After the speeches were done, a wreath placed, a 21-gun salute offered, Taps played and the black plastic was pulled from the monument, Mattie Sue Baugh, 79, of Polkville made her way through the crowd to look for the names of her six brothers. She traced her finger down the list of their names and some other county residents having the same surname. Her brother, Bob Purvis, the former county tax assessor, has the notation "KIA" beside his name - killed in action.

Bob Purvis had been discharged from the Army when he reached his 28th birthday. He had previously served as Smith County tax assessor before he entered the Army. He came home to Smith County and entered the race again. But he was called back to active duty, his sister said. He was killed without knowing he won the election.

Baugh, the last surviving sibling in a family that included the six brothers and four sisters, recalled when the telegram was sent out from Morton to her parents' rural home with the terrible but all too common news of death.

"We were all devastated when Bob was killed. He was the oldest boy. It was a terrible thing but we tried to tell our mother, 'Think of the others.' She said, 'I am. That's what's wrong with me, thinking of them.' They were all in danger," Baugh said.

Four of the five other brothers were in combat at the time. Her parents notified them by letters sent to battlefields in Europe and the Pacific.

"Mama just went to bed. She couldn't take it," Baugh recalled.

Brothers Jim and Gilbert Purvis, the next two oldest, were wounded while fighting in the Pacific and in North Africa. Both were in the Army.

Schley Purvis, who was in the Air Force, was stationed in Newfoundland. Charlie Purvis, who served in the Army, transported fuel and supplies to the front lines from North Africa into southern France. And the youngest, Howard Purvis, joined the Navy after his older brother was killed. He served aboard a submarine in the South Pacific. The younger three were not injured.

"It was a joyous time when they came home. When the war was over it took each one a while to get out and to get home. But they came," Baugh said.

She later married Wilburn Baugh, who had served in an Army tank division. His name is also on the monument, along with that of her brother-in-law, A.G. James, who served with the Air Force in southeast Asia.

Waldo Shows, 84, of Jackson recalled hiding for weeks in the French countryside in farmers' attics, barns and sheds after he was shot down on a bombing run over France on April 13, 1944. Shows, a radio operator and waist gunner on his 49th mission, parachuted to safety. The other surviving members of the flight crew were captured, and German soldiers searched the countryside for him.

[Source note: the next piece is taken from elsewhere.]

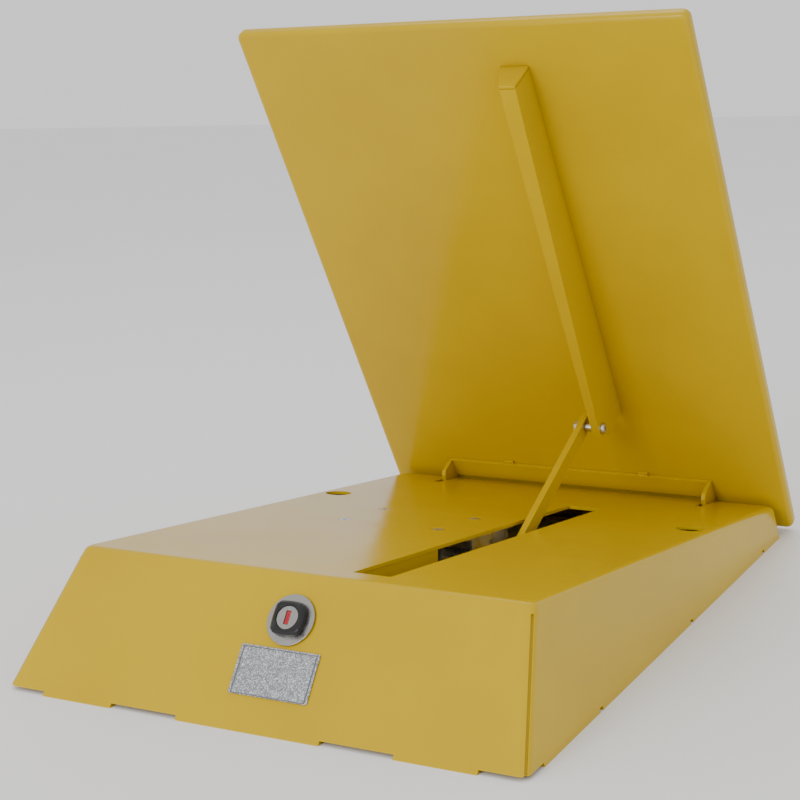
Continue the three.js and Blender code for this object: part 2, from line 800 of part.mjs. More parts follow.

He remembers peeping out of a French farmer's upstairs window to see soldiers in the yard below. But that group, he later learned, was looking for butter and eggs.

Shows, who grew up in Taylorsville, was one of three brothers who served in combat in World War II. In the weeks after the June 6, 1944, Normandy Invasion, he made his way back to England and his old outfit. There he learned that his older brother, Bob Shows, who served in an Army artillery unit, had been killed on another beachhead, at Anzio, Italy, on March 19, 1944.

"He was fun-loving and full of life and got into a lot of fights and always whipped somebody," Waldo Shows said with a chuckle, recalling his older brother.

A third brother, Jesse Shows, was a military policeman stationed in Hawaii and the Philippine Islands.

Siblings serving at the same time wasn't uncommon in later wars as well.

Rev. John P. Adcock of White Oak was one of five brothers who served in Vietnam. Three of the brothers were there at the same time. Adcock said he took comfort from being able to see one of his brothers, who was in the same company.

Adcock, who spoke to the crowd, said some people claim Vietnam wasn't a real war.

"Yes, it was. We were there in the name of freedom. They were using real bullets and there was real blood flowing over there," Adcock said.

"When I came back to America, it had a greater value than it did when I went over. I'm proud to be a Vietman Veteran," Adcock said.

Raleigh attorney Gary King told the crowd, " The war of my generation was Vietnam. The boy I used to swim in the creek with, Tony Hosey, was killed. Mark Eaton, the leader of my Cub Scout troop, was killed."

The idea to build the monument was that of Raleigh attorney Eugene Tullos, whose passion is Smith County history. Tullos, who two years ago placed photographs inside the courthouse of all those who died in the four wars, privately paid for the monument dedicated Sunday. He asked that the cost not be made public.

Sen. Billy H. Thames of Mize and Rep. Bo Eaton of Taylorsville on Sunday presented Tullos with a Concurrent Resolution adopted by the Legislature recognizing his efforts in erecting the monument for combat veterans, placing veterans' pictures inside the courthouse and working with the Department of Archives and History to mark sites of historical interest in Smith County.

Former Gov. William Winter, president of the Board of Trustees of the Department of Archives and History, also presented Tullos with a resolution from that board. Winter said, "If every county in Mississippi had someone like Eugene Tullos, we would have a much better appreciation of the great state we live in and generations to follow would better understand our heritage."

Tullos said, "I want to thank all of you - this sea of people here today. It's a great tribute to the veterans of Smith County."

Chancery Judge Larry Buffington challenged those in attendance to make sure their children and grandchildren understand and appreciate their history and heritage, both locally and nationally. The National D-Day Museum is in New Orleans, and the National Museum of Naval Aviation is in Pensacola.

"Show these young people what they have, and who they have to be thankful for," Buffington said.